The Limits of Critique by Rita Felski
Author:Rita Felski [Felski, Rita]
Language: eng
Format: epub, azw3
ISBN: 9780226294179
Publisher: University of Chicago Press
Published: 2015-09-09T16:00:00+00:00
Works of metafiction (Pale Fire) openly advertise and revel in these gamelike features of interpretation, but all texts can be read along similar lines by being treated as imaginary opponents to be bested rather than voices to be trusted. We scan the text for weak spots and vulnerable areas that will yield to our critical probes and pliers. The payoff of such an approach includes the delight of deploying skills and plotting strategy; critics strive to devise intellectual moves that fit the protocols of academic reading while also looking for new ways to outwit an adversary. They engage in a series of moves that fuse convention and innovation, striving to become ever more skillful players, to outfox not only the text but also other critics. What drives such maneuvers is not just an allegiance to ethical or political values but also aesthetic criteria of adroitness, ingenuity, sophistication, intricacy, and elegance. The critic, as Matei Calinescu remarks, is “involved in a competitive game in which he or she wants to be the first to have made certain interesting, subtle, compelling, and quotable observations.”49
Game theory, however, is flawed by its tendency to conceive of players as purely rational actors. In a recent survey of Victorian criticism, Anna Maria Jones wonders why the field has been so overrun by Foucauldian styles of suspicious reading. Her answer: a hermeneutics of suspicion is also a hermeneutics of sensation. That is to say, a critic’s sifting of textual clues and ferreting out of hidden truths offers pleasures that not only intellectual but also emotional. Suspicious reading generates a gripping story line in which the experience of suspense is followed by the ultimate pleasures of revelation and explanation.
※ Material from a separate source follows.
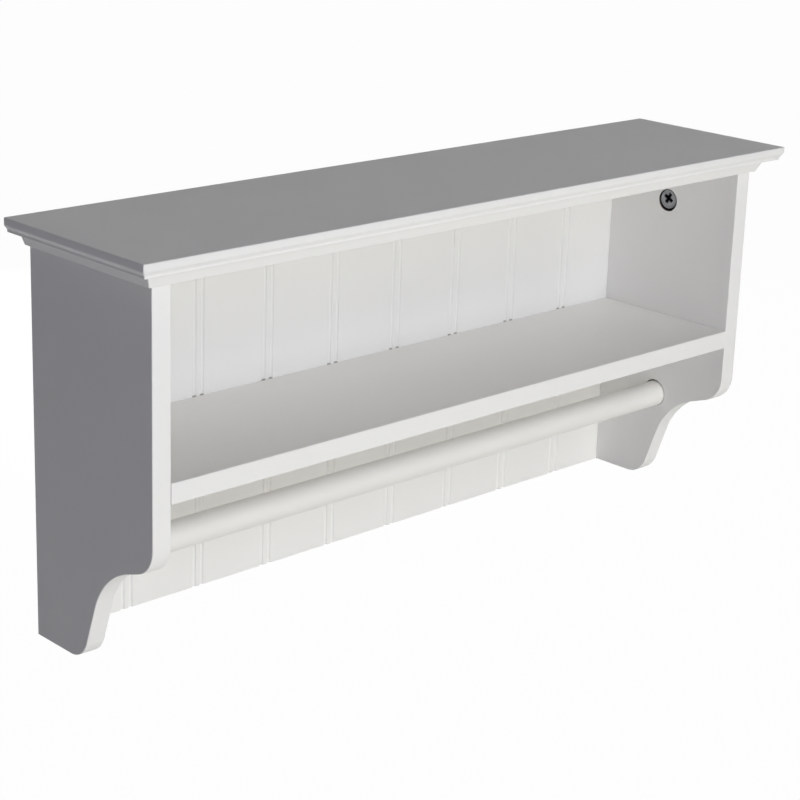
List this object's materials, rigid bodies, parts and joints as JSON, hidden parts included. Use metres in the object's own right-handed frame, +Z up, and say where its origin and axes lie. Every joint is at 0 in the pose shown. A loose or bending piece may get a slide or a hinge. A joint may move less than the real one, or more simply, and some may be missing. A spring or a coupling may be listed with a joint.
{
  "type": "wall shelf with towel bar",
  "caption": "White wall shelf with a round towel bar below it, S-curved side panels, a stepped top board and a grooved back panel, held together by cam locks and hung on keyhole hangers.",
  "frame": {"origin": "on the wall plane, at the middle of the top board's rear edge", "axes": "+X along the shelf, to the right as seen from the front; +Y into the wall; +Z up"},
  "size_m": [0.52, 0.124, 0.246],
  "materials": {
    "white_lacquer": "satin white paint on fibreboard",
    "white_back_panel": "satin white paint on thin grooved fibreboard",
    "die_cast_zinc": "plain die-cast zinc alloy",
    "zinc_plated_steel": "bright zinc plating",
    "beech": "bare beech"
  },
  "bodies": {
    "shelf_unit": {"top_board": "white_lacquer", "left_side_panel": "white_lacquer", "right_side_panel": "white_lacquer", "shelf_board": "white_lacquer", "hanging_rail": "white_lacquer", "back_panel": "white_back_panel", "top_cam_bolt_left": "zinc_plated_steel", "top_cam_bolt_right": "zinc_plated_steel", "shelf_cam_bolt_left": "zinc_plated_steel", "shelf_cam_bolt_right": "zinc_plated_steel", "keyhole_hanger_left": "zinc_plated_steel", "keyhole_hanger_right": "zinc_plated_steel", "hanger_screw_left_inner": "zinc_plated_steel", "hanger_screw_left_outer": "zinc_plated_steel", "hanger_screw_right_inner": "zinc_plated_steel", "hanger_screw_right_outer": "zinc_plated_steel", "back_pin_left_1": "zinc_plated_steel", "back_pin_left_2": "zinc_plated_steel", "back_pin_left_3": "zinc_plated_steel", "back_pin_right_1": "zinc_plated_steel", "back_pin_right_2": "zinc_plated_steel", "back_pin_right_3": "zinc_plated_steel", "back_pin_rail_1": "zinc_plated_steel", "back_pin_rail_2": "zinc_plated_steel", "back_pin_rail_3": "zinc_plated_steel", "back_pin_shelf_1": "zinc_plated_steel", "back_pin_shelf_2": "zinc_plated_steel", "back_pin_shelf_3": "zinc_plated_steel", "top_dowel_left_rear": "beech", "top_dowel_left_front": "beech", "top_dowel_right_rear": "beech", "top_dowel_right_front": "beech", "shelf_dowel_left_rear": "beech", "shelf_dowel_left_front": "beech", "shelf_dowel_right_rear": "beech", "shelf_dowel_right_front": "beech", "rail_dowel_left_upper": "beech", "rail_dowel_left_lower": "beech", "rail_dowel_right_upper": "beech", "rail_dowel_right_lower": "beech"},
    "rod": {"towel_rod": "white_lacquer"},
    "cam_top_left": {"top_cam_left": "die_cast_zinc"},
    "cam_top_right": {"top_cam_right": "die_cast_zinc"},
    "cam_shelf_left": {"shelf_cam_left": "die_cast_zinc"},
    "cam_shelf_right": {"shelf_cam_right": "die_cast_zinc"}
  },
  "joints": [
    {"name": "towel_rod_turn", "type": "hinge", "parent": "shelf_unit", "child": "rod", "pos_m": [0, -0.0516, -0.1749], "axis": [1, 0, 0], "continuous": true},
    {"name": "top_cam_left_lock", "type": "hinge", "parent": "shelf_unit", "child": "cam_top_left", "pos_m": [-0.232, -0.052, -0.0367], "axis": [1, 0, 0], "range_deg": [0, 180]},
    {"name": "top_cam_right_lock", "type": "hinge", "parent": "shelf_unit", "child": "cam_top_right", "pos_m": [0.232, -0.052, -0.0367], "axis": [-1, 0, 0], "range_deg": [0, 180]},
    {"name": "shelf_cam_left_lock", "type": "hinge", "parent": "shelf_unit", "child": "cam_shelf_left", "pos_m": [-0.2038, -0.052, -0.1285], "axis": [0, 0, -1], "range_deg": [0, 180]},
    {"name": "shelf_cam_right_lock", "type": "hinge", "parent": "shelf_unit", "child": "cam_shelf_right", "pos_m": [0.2038, -0.052, -0.1285], "axis": [0, 0, -1], "range_deg": [0, 180]}
  ]
}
Here, Jones proposes, criticism borrows not only from detective fiction but also from the Victorian sensation novel, a genre that triggered emotional and visceral responses in its readers. Foucauldian critics, like the nineteenth-century texts they analyze, take delight in the revelation of shocking secrets, the pursuit of guilty parties, and the detection of hidden crimes. In both cases, the most obvious answer is never the right one, and the counterintuitive explanation is the one most highly rewarded. We write and read suspiciously not only in the hope of acquiring more critical knowledge but because we are addicted to the charge of narrative suspense and revelation. Uncovering the hidden import of seemingly inconsequential clues drives the pleasure of both fiction and criticism.50
As we are coming to see, the tone of suspicious reading is mixed and multihued, its motives often ambiguous and equivocal. On the one hand, the practice of critique harbors an unmistakable kernel of antagonism, as we proceed to arm ourselves against imagined adversaries to whom we impute malicious or hostile intent. Critical prose may take on a triumphalist cast, as we take pride in casting off our former naïveté, congratulate ourselves on our newly acquired perspicacity, feel sharper, shrewder, more knowing, less vulnerable. Suspicious reading, as Sedgwick remarks, pivots on a sense of prideful self-vindication, a trust in the inherent merits of critical exposure.